■ Written task: Repeat exactly the lines from the start of the material below up to and including the "foot_chamfer_height = 0.6" line.

-- Begin --

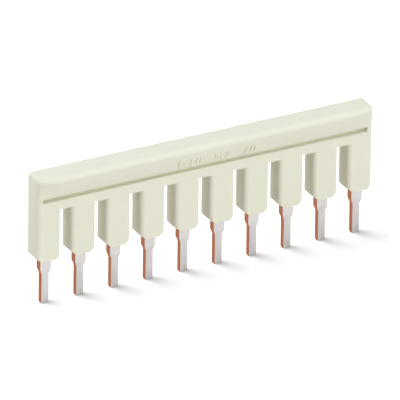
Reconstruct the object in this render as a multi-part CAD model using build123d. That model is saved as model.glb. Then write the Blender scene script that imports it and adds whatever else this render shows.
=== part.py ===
from build123d import *
import os

# Push-in jumper bar for rail terminal blocks, ten poles in a row.
# It stands upright on its contact tips, the way it goes into the terminals.
# X runs along the bar, Y through it with the gripping bead towards -Y,
# and Z = 0 is the plane of the contact tips. All sizes are in millimetres.

# Row of poles
pole_count = 10
pole_pitch = 5.2

# Moulded housing: legs under a bar
body_thickness = 3.0
leg_width = 3.61
foot_level = 6.68
arch_level = 14.05
top_level = 19.26
front_edge_radius = 0.62
rear_edge_radius = 0.4
foot_chamfer_width = 0.85
foot_chamfer_height = 0.6

# Gripping bead along the top, the slope under it and the groove
bead_depth = 0.98
bead_height = 0.78
bead_edge_radius = 0.72
bead_corner_radius = 0.76
bead_end_run = 3.2
groove_level = 15.74
groove_height = 0.62
groove_depth = 0.8
groove_end_margin = 0.85

# Stamped and coined contact comb
strip_thickness = 1.16
bus_bottom_level = 15.2
bus_height = 2.4
blade_width = 1.58
neck_top_level = 5.1
neck_bottom_level = 4.4
pin_width = 1.05
pin_thickness = 0.92
tip_chamfer = 0.16

# Clearance that the mould leaves round the comb
comb_clearance = 0.02

# Places that follow from the sizes above
first_pole = -(pole_count - 1) * pole_pitch / 2
pole_places = [first_pole + pole * pole_pitch for pole in range(pole_count)]
bar_length = (pole_count - 1) * pole_pitch + leg_width
front_face = -body_thickness / 2
bead_level = top_level - bead_height
groove_top = groove_level + groove_height / 2
bus_top_level = bus_bottom_level + bus_height


def round_rear(plan):
    """Round the two rear corners of a plan."""
    return fillet(plan.vertices().group_by(Axis.Y)[-1], rear_edge_radius)


def body_outline(length, level):
    """Plan of the body at one level, with its front and rear corners rounded."""
    plan = Pos(0, 0, level) * Rectangle(length, body_thickness)
    return round_rear(fillet(plan.vertices().group_by(Axis.Y)[0], front_edge_radius))


def leg(place):
    """One leg with rounded upright edges and a foot chamfered on both sides."""
    half_width = leg_width / 2
    outline = Polyline(
        (-half_width + foot_chamfer_width, foot_level),
        (half_width - foot_chamfer_width, foot_level),
        (half_width, foot_level + foot_chamfer_height),
        (half_width, arch_level),
        (-half_width, arch_level),
        (-half_width, foot_level + foot_chamfer_height),
        close=True,
    )
    front_view = extrude(Plane.XZ * make_face(outline), body_thickness, both=True)
    column = extrude(body_outline(leg_width, foot_level), arch_level - foot_level)
    return Pos(place, 0, 0) * (column & front_view)


def head_outline(depth, level, corner_radius):
    """Plan of the head at one level: the front swells by depth between curved ends."""
    end = bar_length / 2
    straight = end - bead_end_run
    rear = body_thickness / 2
    front = front_face - depth
    swell = [Line((-end, front_face), (-straight, front)), Line((straight, front), (end, front_face))]
    if depth > 0:
        swell = [
            TangentArc((-straight, front), (-end, front_face), tangent=(-1, 0)),
            TangentArc((straight, front), (end, front_face), tangent=(1, 0)),
        ]
    edges = [
        Line((-end, rear), (-end, front_face)),
        *swell,
        Line((-straight, front), (straight, front)),
        Line((end, front_face), (end, rear)),
        Line((end, rear), (-end, rear)),
    ]
    plan = make_face(Wire(edges))
    corners = [point for point in plan.vertices() if abs(point.X) > straight and point.Y < 0]
    return Pos(0, 0, level) * fillet(corners, corner_radius)


def bead():
    """The rounded gripping bead that runs along the top, proud of the front."""
    solid = extrude(head_outline(bead_depth, bead_level, bead_corner_radius), bead_height)
    solid = fillet(solid.faces().sort_by(Axis.Z)[-1].edges(), bead_edge_radius)
    rear_corners = solid.edges().filter_by(Axis.Z).group_by(Axis.Y)[-1]
    return fillet(rear_corners, rear_edge_radius)


def slope():
    """The stretch between groove and bead, where the front leans out to the bead."""
    low = head_outline(0, groove_top, front_edge_radius)
    high = head_outline(bead_depth, bead_level, bead_corner_radius)
    return loft([round_rear(low), round_rear(high)], ruled=True)


def housing_block():
    """Bar, slope, bead and legs before the groove and the comb's seat are cut."""
    block = extrude(body_outline(bar_length, arch_level), groove_top - arch_level)
    block += slope()
    block += bead()
    for place in pole_places:
        block += leg(place)
    return block


def comb(grow=0.0):
    """The contact comb, or with grow its seat in the housing."""
    bus_length = (pole_count - 1) * pole_pitch + blade_width
    front = Pos(0, (bus_bottom_level + bus_top_level) / 2) * Rectangle(
        bus_length + 2 * grow, bus_height + 2 * grow
    )
    half_blade = blade_width / 2 + grow
    half_pin = pin_width / 2 + grow
    for place in pole_places:
        blade = Polyline(
            (place - half_blade, bus_bottom_level),
            (place - half_blade, neck_top_level),
            (place - half_pin, neck_bottom_level),
            (place - half_pin, 0),
            (place + half_pin, 0),
            (place + half_pin, neck_bottom_level),
            (place + half_blade, neck_top_level),
            (place + half_blade, bus_bottom_level),
            close=True,
        )
        front += make_face(blade)
    half_strip = strip_thickness / 2 + grow
    half_coined = pin_thickness / 2
    side = Polyline(
        (-half_strip, bus_top_level + grow),
        (-half_strip, neck_top_level),
        (-half_coined, neck_bottom_level),
        (-half_coined, tip_chamfer),
        (-half_coined + tip_chamfer, 0),
        (half_coined - tip_chamfer, 0),
        (half_coined, tip_chamfer),
        (half_coined, neck_bottom_level),
        (half_strip, neck_top_level),
        (half_strip, bus_top_level + grow),
        close=True,
    )
    strip = extrude(Plane.XZ * front, strip_thickness, both=True)
    return strip & extrude(Plane.YZ * make_face(side), bus_length, both=True)


def housing():
    """The one-piece moulded housing."""
    groove = Pos(0, front_face, groove_level) * Box(
        bar_length - 2 * groove_end_margin, 2 * groove_depth, groove_height
    )
    return housing_block() - groove - comb(comb_clearance)


os.makedirs("parts", exist_ok=True)
export_step(housing(), "parts/insulating_housing.step")
export_step(comb(), "parts/contact_comb.step")
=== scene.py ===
import bpy
import bmesh
import math
from mathutils import Matrix, Vector


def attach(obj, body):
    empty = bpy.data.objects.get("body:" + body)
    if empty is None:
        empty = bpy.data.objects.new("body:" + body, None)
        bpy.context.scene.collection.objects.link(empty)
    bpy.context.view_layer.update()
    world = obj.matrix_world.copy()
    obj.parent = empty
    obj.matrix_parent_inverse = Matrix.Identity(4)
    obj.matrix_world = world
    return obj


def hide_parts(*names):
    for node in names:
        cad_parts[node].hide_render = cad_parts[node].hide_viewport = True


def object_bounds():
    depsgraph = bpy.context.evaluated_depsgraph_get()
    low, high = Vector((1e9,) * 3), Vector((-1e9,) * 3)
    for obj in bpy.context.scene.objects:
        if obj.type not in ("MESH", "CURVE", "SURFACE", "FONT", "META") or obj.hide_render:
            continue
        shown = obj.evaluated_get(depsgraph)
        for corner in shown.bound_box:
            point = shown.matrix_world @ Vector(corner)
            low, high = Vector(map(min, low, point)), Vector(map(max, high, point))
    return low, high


# Push-in jumper bar for rail terminal blocks: moulded housing over a stamped contact comb.
# Lengths are in metres; X runs along the bar, -Y is its front, Z = 0 is the plane of the tips.
MM = 0.001

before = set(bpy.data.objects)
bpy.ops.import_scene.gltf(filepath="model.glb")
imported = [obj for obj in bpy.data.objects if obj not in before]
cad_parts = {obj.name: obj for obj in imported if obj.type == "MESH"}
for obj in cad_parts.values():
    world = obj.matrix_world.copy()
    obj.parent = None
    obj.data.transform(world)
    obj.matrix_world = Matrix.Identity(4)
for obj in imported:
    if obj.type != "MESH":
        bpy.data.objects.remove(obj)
cad_low, cad_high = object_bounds()
scene = bpy.context.scene

# Camera: the photograph's viewing direction and scale, from 2.2 m away
CAMERA_TURN = math.radians(28.046)
CAMERA_RISE = math.radians(26.765)
CAMERA_ROLL = math.radians(-0.806)
CAMERA_DISTANCE = 2200 * MM
CAMERA_CLIP_END = 100.0
PIXELS_PER_MM = 7.491
AIM_RIGHT = -0.037 * MM
AIM_UP = 8.858 * MM
PICTURE_PIXELS = 400
SENSOR_WIDTH = 36.0

# Plastic of the housing: linear colour, clouding and fine grain; scales are per metre
PLASTIC_COLOUR = (0.81, 0.80, 0.65)
PLASTIC_SPREAD = 0.015
PLASTIC_ROUGHNESS = (0.5, 0.62)
PLASTIC_IOR = 1.5
PLASTIC_SPECULAR = 0.35
CLOUD_SCALE = 260.0
CLOUD_DETAIL = 4.0
GRAIN_SCALE = 9000.0
GRAIN_STRENGTH = 0.12
GRAIN_DEPTH = 0.004 * MM

# Metals of the comb: linear colours, streaks and patches; a small stretch draws streaks out along its axis
TIN_COLOUR = (0.622, 0.604, 0.597)
TIN_STRETCH = (1, 1, 0.06)
TIN_ROUGHNESS = (0.34, 0.5)
COPPER_COLOUR = (0.348, 0.172, 0.114)
COPPER_STRETCH = (1, 0.12, 1)
COPPER_ROUGHNESS = (0.38, 0.52)
COPPER_EDGE_TINT = (0.85, 0.42, 0.28, 1)
METAL_SPREAD = 0.14
STREAK_SCALE = 3000.0
STREAK_STRENGTH = 0.15
STREAK_DEPTH = 0.006 * MM
PATCH_SCALE = 700.0
FINE_DETAIL = 3.0

# A face of the comb is a cut side where its normal has less than this share of front or back
CUT_FACING = 0.5

# Clean-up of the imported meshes, and the rounding that breaks their edges
MERGE_DISTANCE = 0.0001 * MM
FLAT_ANGLE = math.radians(0.5)
LEVEL_TOLERANCE = 0.01 * MM
ROUNDING_SEGMENTS = 3
HOUSING_ROUNDING = 0.05 * MM
HOUSING_CORNER = math.radians(30)
HOUSING_CREASE = math.radians(19)
LIP_ROUNDING = 0.2 * MM
COMB_ROUNDING = 0.02 * MM
COMB_CORNER = math.radians(15)
COMB_CREASE = math.radians(5)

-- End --

■ Answer to this exercise:
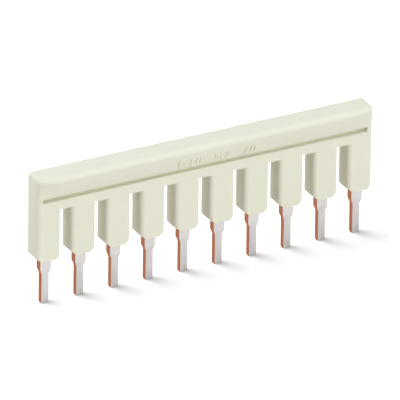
Reconstruct the object in this render as a multi-part CAD model using build123d. That model is saved as model.glb. Then write the Blender scene script that imports it and adds whatever else this render shows.
=== part.py ===
from build123d import *
import os

# Push-in jumper bar for rail terminal blocks, ten poles in a row.
# It stands upright on its contact tips, the way it goes into the terminals.
# X runs along the bar, Y through it with the gripping bead towards -Y,
# and Z = 0 is the plane of the contact tips. All sizes are in millimetres.

# Row of poles
pole_count = 10
pole_pitch = 5.2

# Moulded housing: legs under a bar
body_thickness = 3.0
leg_width = 3.61
foot_level = 6.68
arch_level = 14.05
top_level = 19.26
front_edge_radius = 0.62
rear_edge_radius = 0.4
foot_chamfer_width = 0.85
foot_chamfer_height = 0.6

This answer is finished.